Guard Marcus Thornton scored 10 points in his second game since
joining Brooklyn at the trade deadline last week, and forward Mason
Plumlee added 10 points. Nets forward Joe Johnson also scored 10
points before watching much of the game in his warmups.
"I don't know what you can take away from it," Johnson said. "It
felt like a pickup game."
It was the kind of effort Kidd was looking for after his team was on
the wrong end of a 44-point blowout in Portland on Wednesday. The
Nets were in control from the start Thursday and were never
threatened.
"We didn't play well last night at all, but we had another game,"
Kidd said. "We came, we showed.
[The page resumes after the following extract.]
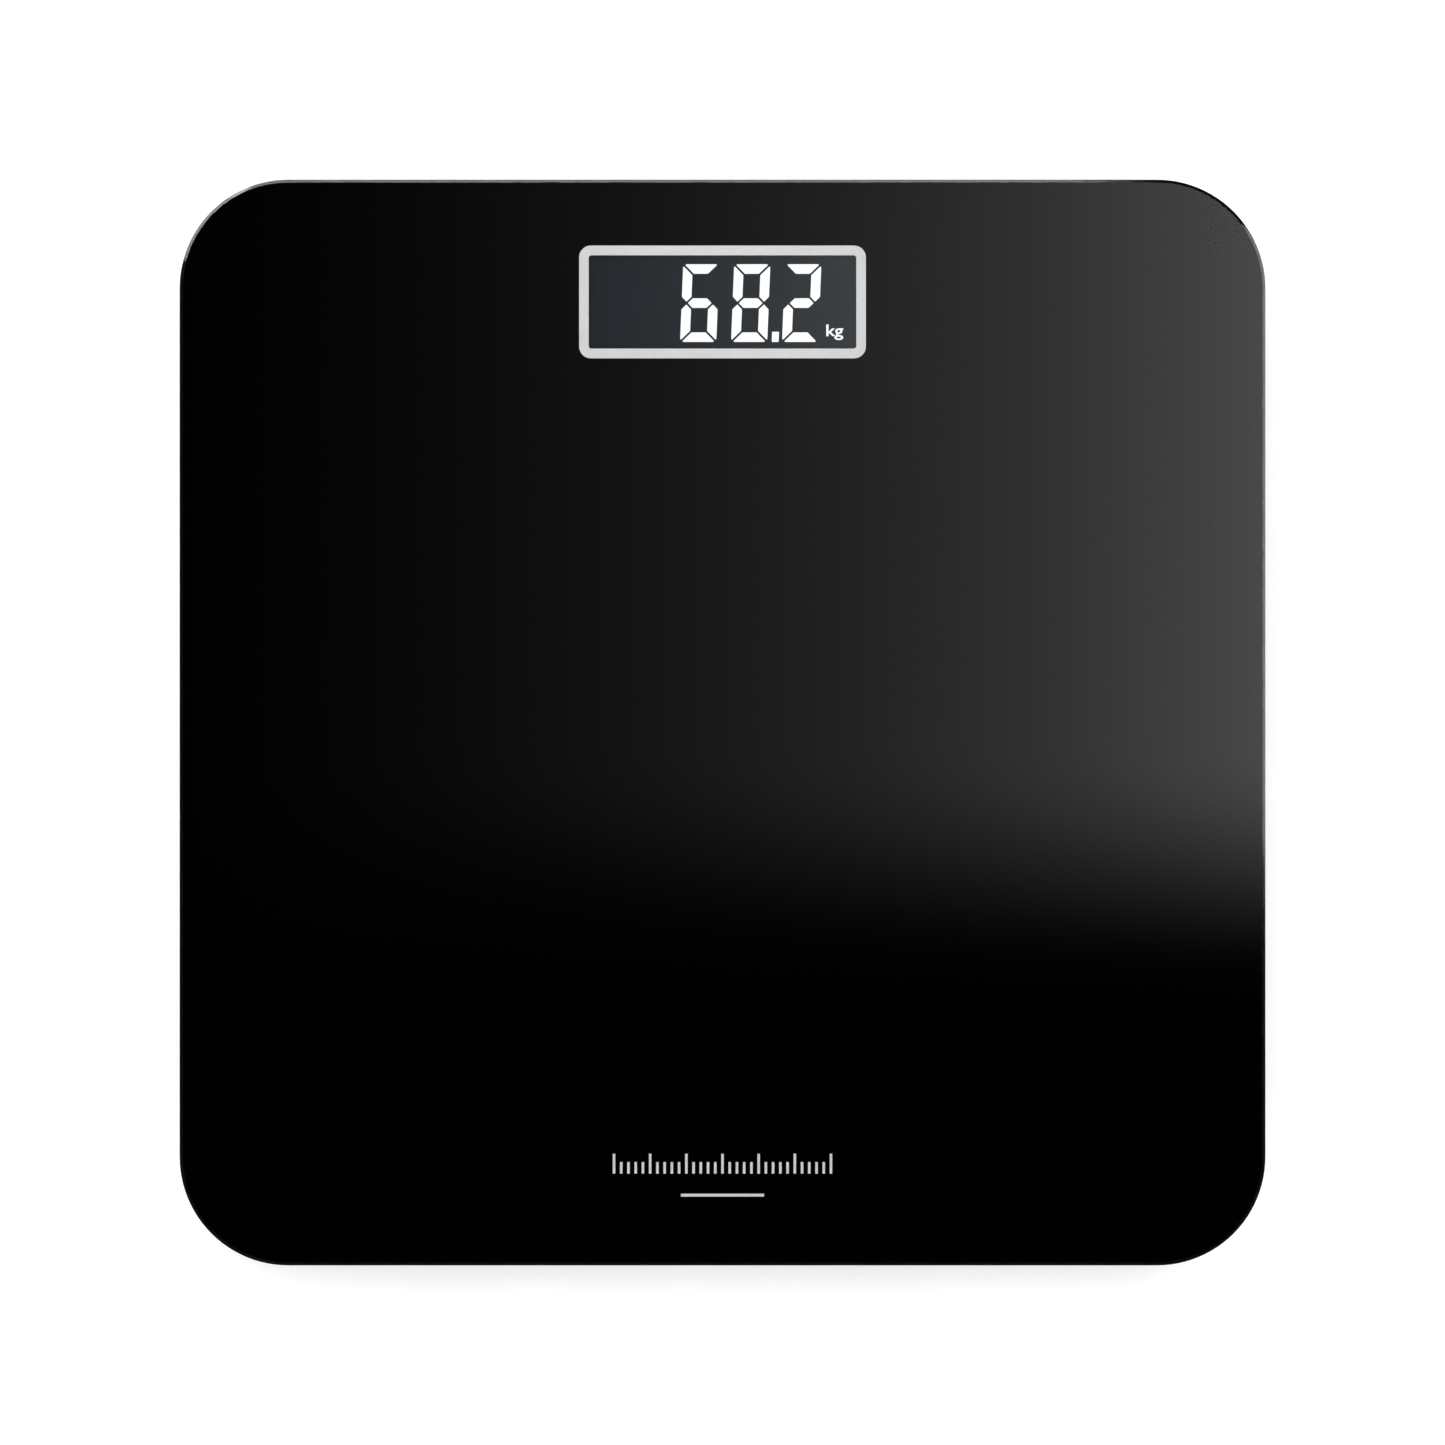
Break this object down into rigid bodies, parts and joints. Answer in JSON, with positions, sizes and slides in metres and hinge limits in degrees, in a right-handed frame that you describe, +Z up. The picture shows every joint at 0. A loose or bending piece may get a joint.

Right from the tip, the guys came
with the energy, defensively we got stops, and from there we started
making shots."
The Nets have played well since the beginning of 2014. They were 11
games under .500 when the year started, but a 17-8 run has them
27-29 and within reach of the Toronto Raptors for first place in the
Atlantic Division.
Injuries hurt the Nets early in the season, and they suffered a
24-point loss to Denver in Brooklyn on Dec. 3. Forward Andrei
Kirilenko as well as Pierce and point guard Deron Williams missed
that game.
They all played Thursday, and they embarrassed the now-woeful
Nuggets despite solid games from Denver forward Kenneth Faried and
guard Randy Foye. Faried had 14 points and eight rebounds, and Foye
finished with 15 points.
"I didn't say anything, I just told them when practice was
tomorrow," Nuggets coach Brian Shaw said of his postgame talk.
"There's not really much you can say in a situation like this right
now, emotions being what they are. I thought it was better to forget
about it and we'll get after it tomorrow."
The players might have nightmares about Denver's worst period of the
season. The Nuggets shot 3-for-18 from the field in the first
quarter and had as many points as turnovers -- eight.
It was the lowest-scoring quarter of the season for Denver, and it
led to a blowout defeat on national TV for the second time in a
week. The Chicago Bulls beat the Nuggets by 28 last Friday.
Denver missed layups and dunks in its worst quarter in years. The
franchise low is three points, set Nov. 27, 2002, at San Antonio.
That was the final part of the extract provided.